Sunday, January 6, 2019

My Seventh Response to Fraley

Dear Reader,
This is my seventh response to “On Verbal Behavior: The First of Four Parts” (2004) by Lawrence E. Fraley. Here is what I believe is true for any subject that is being taught in schools, colleges and universities: if the teacher is able to establish Sound Verbal Behavior (SVB) in the class and is therefore teaching his or her subject with passion and compassion, the student is going to be interested and capable of learning. It is obvious to me that this is generally NOT the case. Most teachers engage in Noxious Verbal Behavior (NVB), that is, they merely demand the student’s attention and they act like celebrities.
When it comes to teaching behavioral science, it is NOT, as thirteen-in-a-dozen teachers like Fraley seem to suggest, a matter of whether students are “receptive to science.” Fraley is the typical example of a very knowledgeable, but cookie-cutter, inflexible, verbally-fixated and topic-obsessed teacher, who is obviously not very creative in experimenting with new ways of teaching, which would lead to better results.
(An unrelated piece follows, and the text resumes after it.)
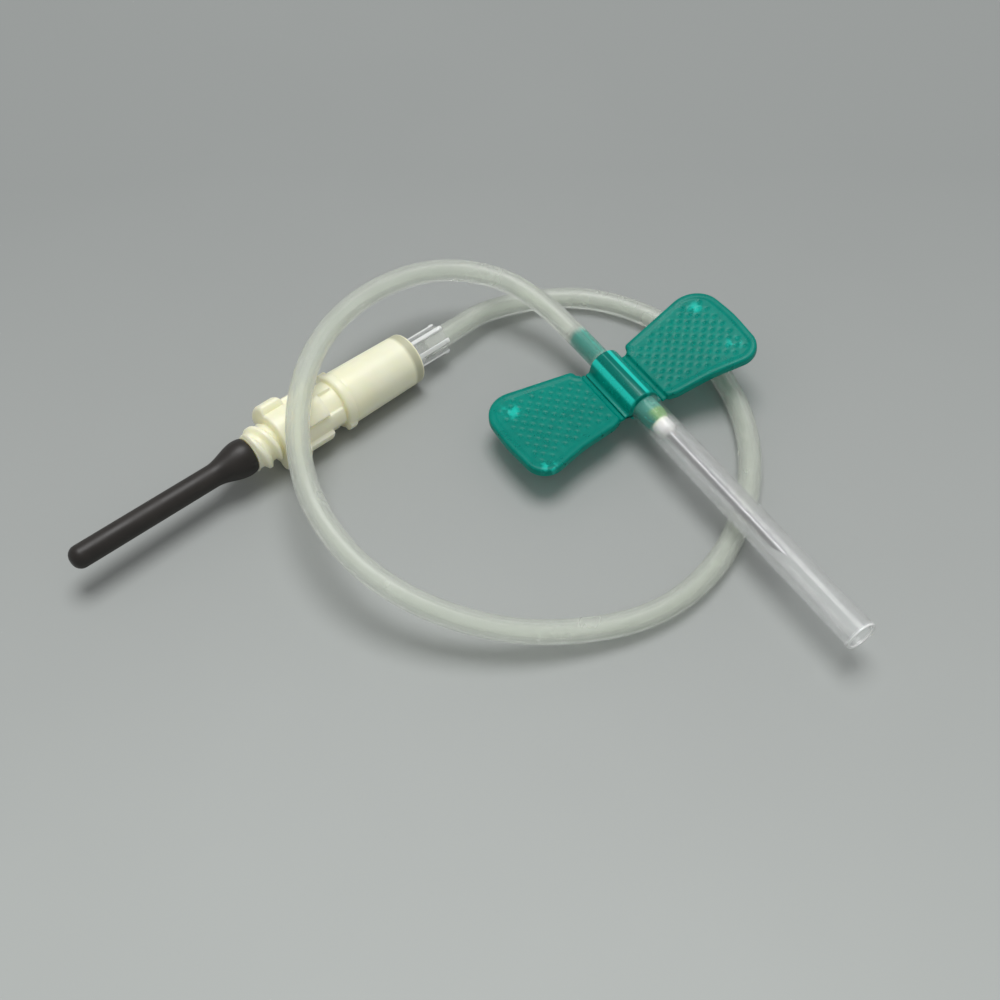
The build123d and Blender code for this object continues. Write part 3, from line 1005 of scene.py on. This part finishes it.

The more I read Fraley, the more a picture of him emerges of someone who writes elaborately in an attempt to deal with his frustration about teaching. Fraley is not alone in this matter as most of what is written, is in fact written as it cannot be said. Stated differently, most of what is written reflects our involvement in NVB, in which no one can say what they want to say.
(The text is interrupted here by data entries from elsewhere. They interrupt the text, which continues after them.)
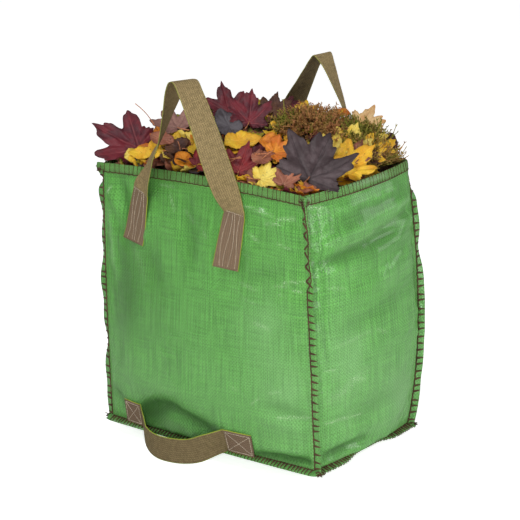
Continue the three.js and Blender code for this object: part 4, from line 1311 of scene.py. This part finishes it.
def leaf_blade(kind, length, rings, spokes, cup=0.1, fold=0.1, wave=0.05, ruffle=0.0, phase=0.0, crinkle=0.0):
    """A leaf about the middle of its blade, tip along +X: at angle A and share r of the outline, it rises
    by length times (cup r^2 + fold r |sin A| + wave r^2 sin(3 A + length) + ruffle r^3 sin(5 A + phase)),
    and by crinkle times fine ripples and grooves along the veins."""
    outline = np.array(OUTLINES[kind], float)
    angle = np.radians(np.linspace(-180, 180, spokes, endpoint=False))
    share = np.interp(abs(np.degrees(angle)), outline[:, 0], outline[:, 1])
    if phase:
        share = share * (1 + 0.06 * np.sin(2 * angle + phase) + 0.04 * np.sin(5 * angle + 2 * phase))
    if crinkle:
        teeth = 0.035 if kind == "maple" else 0.012
        share = share * (1 + teeth * np.sin(31 * angle + 3 * np.sin(4 * angle + phase)))
    reach = rings[:, None] * share[None, :]
    rise = cup * reach**2 + fold * reach * abs(np.sin(angle)) + wave * reach**2 * np.sin(3 * angle + length)
    uneven = 0.6 + 0.4 * np.sin(13 * angle + 2 * phase)
    rise = rise + ruffle * rings[:, None] ** 3 * np.sin(5 * angle + phase) * uneven
    x, y = reach * np.cos(angle), reach * np.sin(angle)
    if crinkle:
        fine = np.sin(11 * x + 1.5 * np.sin(13 * y) + phase) * np.sin(12 * y + phase)
        finer = np.sin(27 * x + phase) * np.sin(31 * y + 2 * phase + 2 * np.sin(9 * x))
        groove = np.exp(-((vein_distance(x, y, FEET["maple"]) / 0.035) ** 2))
        rise = rise + crinkle * (fine + 0.5 * finer - 1.6 * groove * (1 - rings[:, None] ** 4))
    points = np.stack([x, y, np.broadcast_to(rise, x.shape)], -1) * length
    return points, np.stack([x, y], -1), np.broadcast_to(rings[:, None], x.shape)


def laid(points, heading, toward, slope, x, y):
    """Turned to its heading, leaned by slope about the level line square to toward, and moved over its
    place."""
    turn = Matrix.Rotation(np.radians(heading), 3, "Z")
    axis = Vector((-np.sin(np.radians(toward)), np.cos(np.radians(toward)), 0))
    matrix = np.array(Matrix.Rotation(np.radians(slope), 3, axis) @ turn)
    return points @ matrix.T + (x, y, 0)


def blade_mesh(points, uv, ring):
    """A polar grid's points and faces, the middle first as one point."""
    rings, spokes = points.shape[:2]
    middle = points[0].mean(0, keepdims=True)
    flat = np.concatenate([middle, points[1:].reshape(-1, 3)])
    first = np.arange(spokes)
    fan = np.stack([np.zeros(spokes, int), 1 + first, 1 + (first + 1) % spokes], -1)
    quads = grid_faces(rings - 1, spokes, 1, wrap=True)
    quads = quads[:, [0, 3, 2, 1]]
    maps = np.concatenate([np.zeros((1, 2)), uv[1:].reshape(-1, 2)])
    rims = np.concatenate([[0], ring[1:].ravel()])
    return flat, [fan, quads], maps, rims


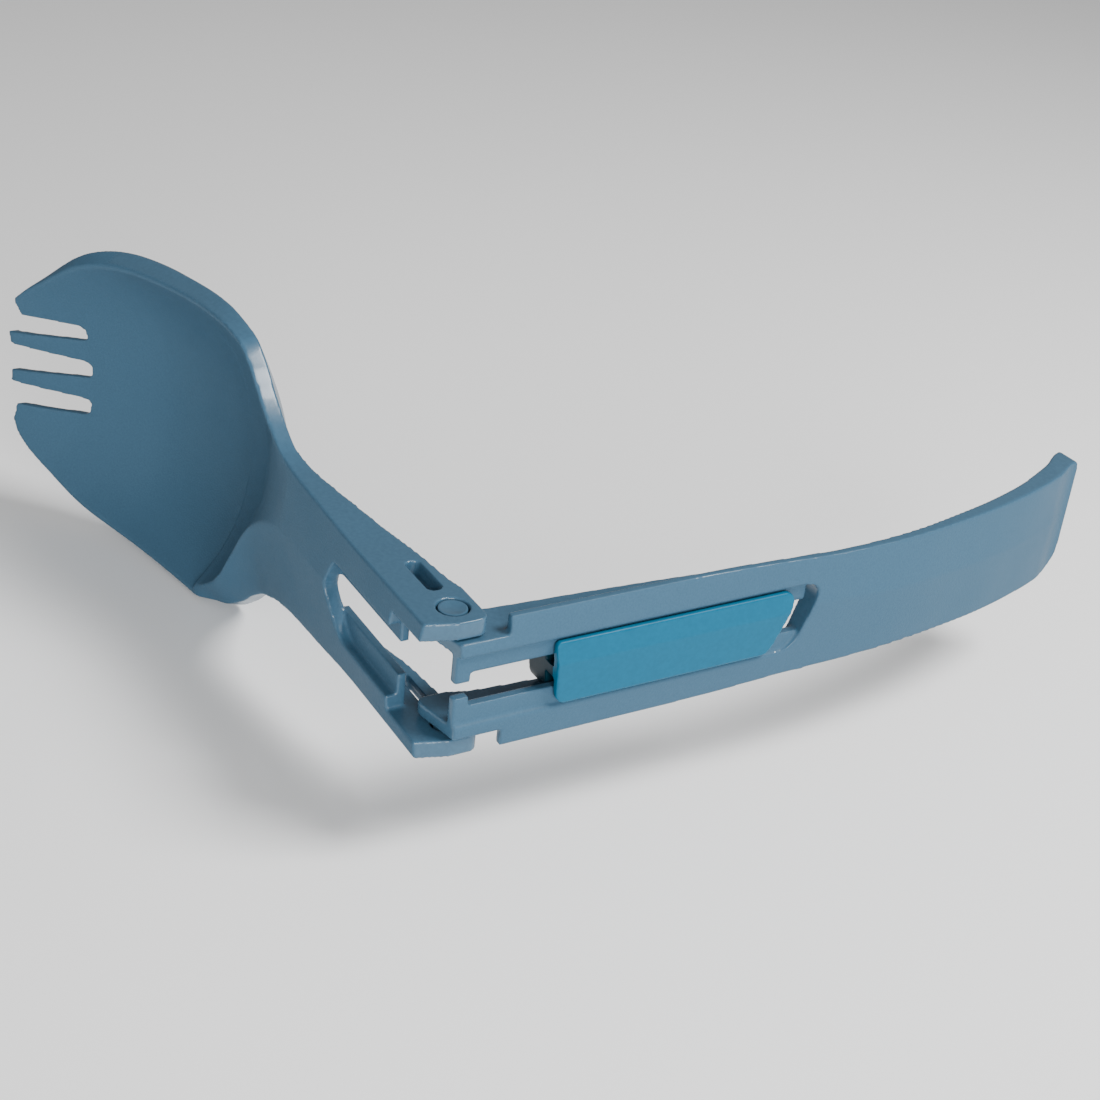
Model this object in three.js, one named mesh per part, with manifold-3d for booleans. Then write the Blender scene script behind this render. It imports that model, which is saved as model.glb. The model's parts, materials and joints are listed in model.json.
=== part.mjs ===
// Folding spork with a sliding lock.
//
// Everything is drawn in one flat working frame, in millimetres: the hinge pin axis is the Y axis,
// the bowl lies along -X, the handle's tail along +X, and +Z is the side that food lies on.
// At the end the head and the handle are stood on their side, with the handle folded half way.

import * as THREE from 'three';
import { mergeVertices } from 'three/addons/utils/BufferGeometryUtils.js';
import Module from 'manifold-3d';

const wasm = await Module();
wasm.setup();

// ---- Driving dimensions (mm) ----

const HEAD_LENGTH = 98.2; // pin axis to tine tips
const HANDLE_LENGTH = 98.6; // pin axis to tail end
const FOLD_AT_REST = 90; // degrees between straight and the stored pose

const ARM_HALF_WIDTH = 8.8; // outside of the head's two arms
const ARM_THICKNESS = 2.2;
const ARM_INSIDE = ARM_HALF_WIDTH - ARM_THICKNESS;
const ARM_END = 3.5; // how far the arms reach past the pin
const SIDE_GAP = 0.3; // between an arm and the ear inside it
const EAR_OUTSIDE = ARM_INSIDE - SIDE_GAP;
const CHANNEL_HALF_WIDTH = 4.6; // between the handle's two walls
const HEAD_WINDOW_HALF_WIDTH = 4.75;
const HEAD_WINDOW_START = 4.7; // distances from the pin, towards the bowl
const HEAD_WINDOW_END = 21.2;
const UPPER_TINE_END = 95.7;
const LOWER_TINE_END = 97;
const HANDLE_WINDOW_END = 48;
const STEP_AT = 5.3; // where the handle widens behind the head's arms

const HEAD_PLATE = 1.9; // wall thicknesses
const BOWL_THICKNESS = 1.6;
const RIM_WIDTH = 0.6;
const HANDLE_PLATE = 1.3;
const LIP_THICKNESS = 1.05;

const RAIL_TOP = 3.7; // the slide lock's rails, the same height in both halves
const RAIL_BOTTOM = 2.6;
const RAIL_INSIDE = 2.2;
const TAB_INSIDE = 1.0;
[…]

Fraley writes “The introduction of new technical terms can sometimes prove effective”, but he doesn’t realize it is primarily the newness and the freshness of his own speech that brings this about and not so much what he says. Naturally, what he says is better understood when he says something in a way which is both appealing to himself as well as to his students. Interestingly, in the example, he says something he didn’t come up with himself. It is only when he refers to what someone else (Vargas) has said that he is, unknowingly, temporarily, out of his own (NVB) rigid pattern of speaking. “For instance, the term verbalizer in place of speaker better incorporates the non–vocal yet public forms of verbal behavior, such as the manipulative behaviors of a person who is exhibiting sign language. The term mediator in place of listener better suggests the important functional role played by that party in the conditioning of a verbal operant. That is, mediator stresses that party’s contingent provision of the behavior–changing consequences of the verbalizer’s verbal behavior. Insofar as the consequences of the verbalizer’s verbal behavior are mediated by the mediator, those terms closely fit the functional reality of a verbal episode. Nevertheless, the terms speaker and listener continue to appear frequently in the scientific literature of verbal behavior, and readers should remain prepared to interpret them interchangeably with verbalizer and mediator in most contexts.” What Fraley doesn’t understand and what even Skinner is not aware of, is that SVB is absolutely required to explain and understand that only “Insofar as the consequences of the verbalizer’s verbal behavior are mediated by the mediator, those terms closely fit the functional reality of a verbal episode.” In other words, Fraley and Skinner actually would like to engage in SVB, but, due to their NVB conditioning, neither one gets there.